======== RAW RECORDS
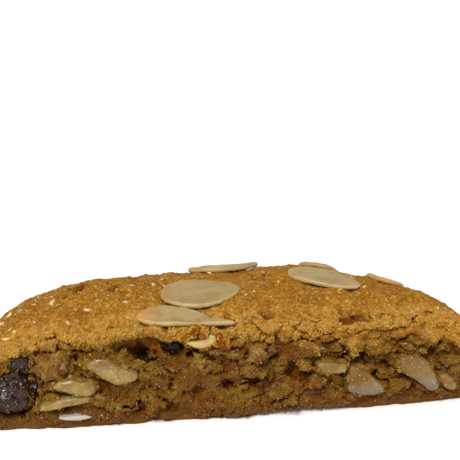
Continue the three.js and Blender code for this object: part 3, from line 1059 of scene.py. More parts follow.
    def joined(self, torn: Array, body: Array) -> Array:
        """Joins the torn face to the crust and the inner dough, and adds the perched crumbs.

        Args:
            torn: the torn face's field.
            body: the field over the whole block.

        Returns:
            The finished field over the front part.
        """
        rows = self.front.shape[1]
        clamp = np.ceil((self.face_line + self.lead) / self.step).astype(int) - self.front.first[1]
        rows_of = np.maximum(np.arange(rows)[None, :, None], clamp[:, None, :])
        rest = np.take_along_axis(body, np.clip(rows_of, 0, body.shape[1] - 1), axis=1)
        torn = np.where(self.behind > self.opened + 3.0, -3.0, torn)
        self.is_torn = torn - rest
        torn = np.maximum(torn, rest)
        for lump in PERCHED:
            shape = lump.field(*self.place, self.behind)
            np.maximum(self.sandy, 1.0 - smooth(-0.1, 0.3, shape), out=self.sandy)
            torn = soft_min(torn, shape + 0.12 * self.small + 0.16 * self.ragged, 0.25)
        return torn

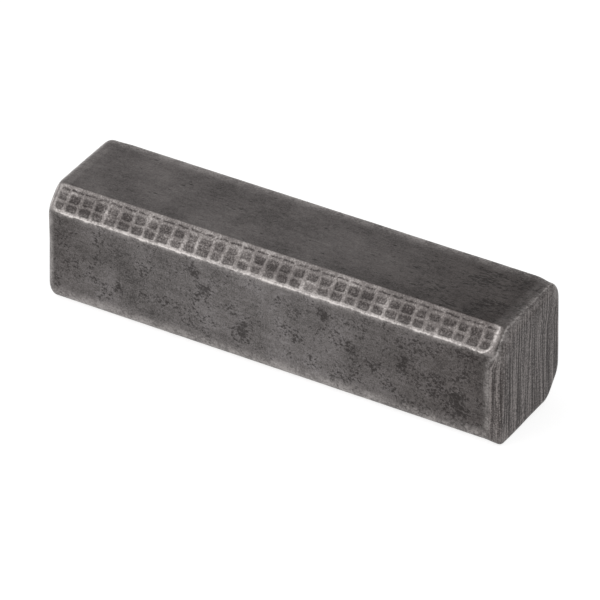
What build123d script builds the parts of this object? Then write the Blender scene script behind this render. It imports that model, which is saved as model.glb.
================
* **WORK TO COMPLETE**: Copy every line of the records word for word.

* **RESULT OF THE EXERCISE**:
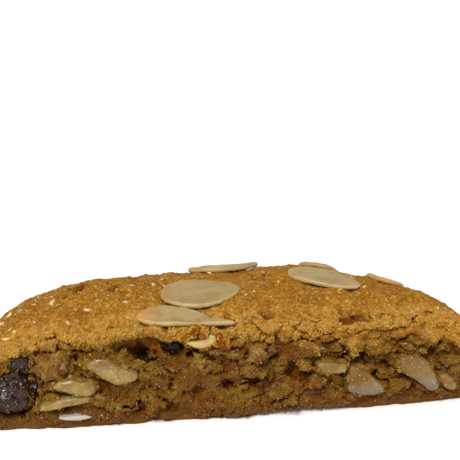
Continue the three.js and Blender code for this object: part 3, from line 1059 of scene.py. More parts follow.
    def joined(self, torn: Array, body: Array) -> Array:
        """Joins the torn face to the crust and the inner dough, and adds the perched crumbs.

        Args:
            torn: the torn face's field.
            body: the field over the whole block.

        Returns:
            The finished field over the front part.
        """
        rows = self.front.shape[1]
        clamp = np.ceil((self.face_line + self.lead) / self.step).astype(int) - self.front.first[1]
        rows_of = np.maximum(np.arange(rows)[None, :, None], clamp[:, None, :])
        rest = np.take_along_axis(body, np.clip(rows_of, 0, body.shape[1] - 1), axis=1)
        torn = np.where(self.behind > self.opened + 3.0, -3.0, torn)
        self.is_torn = torn - rest
        torn = np.maximum(torn, rest)
        for lump in PERCHED:
            shape = lump.field(*self.place, self.behind)
            np.maximum(self.sandy, 1.0 - smooth(-0.1, 0.3, shape), out=self.sandy)
            torn = soft_min(torn, shape + 0.12 * self.small + 0.16 * self.ragged, 0.25)
        return torn

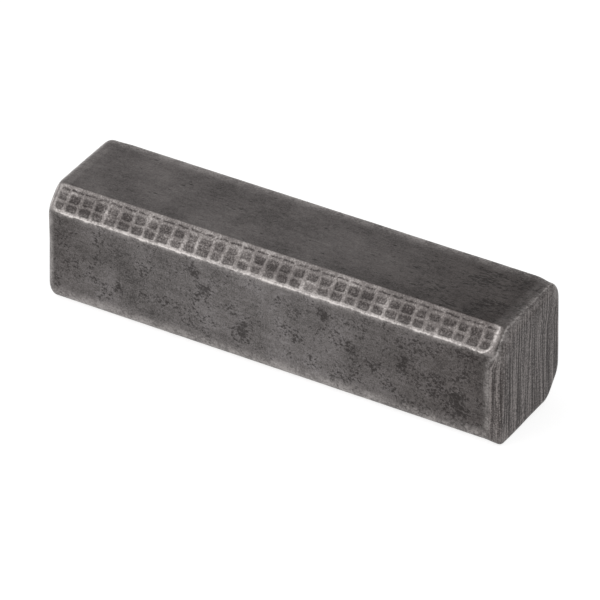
What build123d script builds the parts of this object? Then write the Blender scene script behind this render. It imports that model, which is saved as model.glb.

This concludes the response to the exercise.